Implement Centralized Monitoring: Use a centralized monitoring system to collect and analyze data from all your microservices. Centralized monitoring provides a holistic view of your microservices and simplifies the monitoring process.

Managing Logging Challenges with Microservice Architecture

Logging is an essential aspect of microservices architecture, as it helps identify issues and provides insights into the behavior of your microservices.

Here are some ways to manage logging challenges in a microservices architecture:

Implement Structured Logging: Use structured logging to make it easier to search and analyze logs. Structured logging allows you to filter logs based on specific criteria and provides a more organized approach to logging.

Implement Log Aggregation: Use log aggregation to collect and analyze logs from all your microservices. Log aggregation simplifies the logging process and provides a centralized view of all your microservices’ logs.

Use Log Forwarding: Use log forwarding to forward logs to a centralized system for storage and analysis.
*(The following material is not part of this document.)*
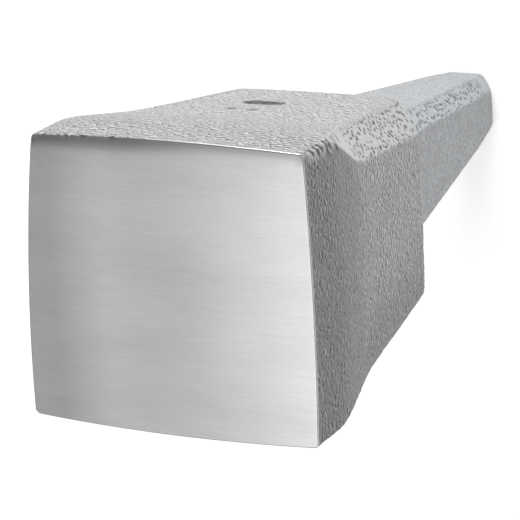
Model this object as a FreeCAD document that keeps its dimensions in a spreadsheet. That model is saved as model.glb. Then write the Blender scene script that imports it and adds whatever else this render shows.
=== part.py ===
import FreeCAD, Part
import math
import os

import Sketcher

# Square-headed stake anvil. Millimetres, +Z up through the working face.
# The origin is the middle of the flat shoulder seat, where the tang leaves the body.
# +X and +Y point at two neighbouring sides. The forging dies parted on the diagonal
# through the +X+Y and -X-Y corner edges, so those two edges were cut flat by trimming.

SIZES = {
    # working plate: crowned face over a straight lip with slightly bowed sides
    "plate_half": 40.0,
    "plate_bow": 1.1,
    "plate_flare": 5.6,
    "plate_thickness": 19.5,
    "plate_corner_cut": 1.1,
    "plate_corner_radius": 1.2,
    "face_crown_radius": 1100.0,
    "face_edge_radius": 0.8,
    # body: steep taper from the lip to the waist, then a shallow one to the shoulder
    "body_height": 80.5,
    "waist_height": 55.0,
    "waist_half": 35.2,
    "waist_bow": 0.6,
    "shoulder_height": 2.0,
    "shoulder_half": 29.0,
    "shoulder_bow": 0.4,
    "seat_half": 27.4,
    "trim_cut_x": 6.0,
    "trim_cut_y": 10.2,
    "body_corner_radius": 2.0,
    # plain oblong recess and two punched dimples on the +Y side
    "mark_x": -6.4,
    "mark_height": 28.0,
    "mark_half_straight": 2.6,
    "mark_radius": 3.1,
    "mark_depth": 0.7,
    "mark_clearance": 1.0,
    "dimple_half_pitch": 3.5,
    "dimple_radius": 1.7,
    "dimple_rise": 13.0,
    # tang: square spike with a blunt tip, welded on below its root
    "tang_root_half_x": 20.3,
    "tang_root_half_y": 20.8,
    "tang_root_cut_x": 5.0,
    "tang_root_cut_y": 6.3,
    "tang_root_length": 3.0,
    "tang_tip_half_x": 8.2,
    "tang_tip_half_y": 9.2,
    "tang_tip_cut_x": 2.6,
    "tang_tip_cut_y": 5.6,
    "tang_length": 105.0,
    "tang_corner_radius": 1.8,
    "tang_tip_radius": 2.4,
}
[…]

Log forwarding allows you to store logs in a centralized location and provides a more scalable approach to logging.

Monitoring and logging are critical aspects of the microservices architecture that can be challenging to manage. By following the best practices mentioned above, you can effectively manage monitoring and logging challenges and build robust microservices-based applications. Remember to implement distributed tracing, use metrics, and implement centralized monitoring to manage monitoring challenges. Also, implement structured logging, log aggregation, and log forwarding to manage logging challenges effectively. By doing so, you can ensure that your microservices architecture functions effectively and provides a seamless user experience.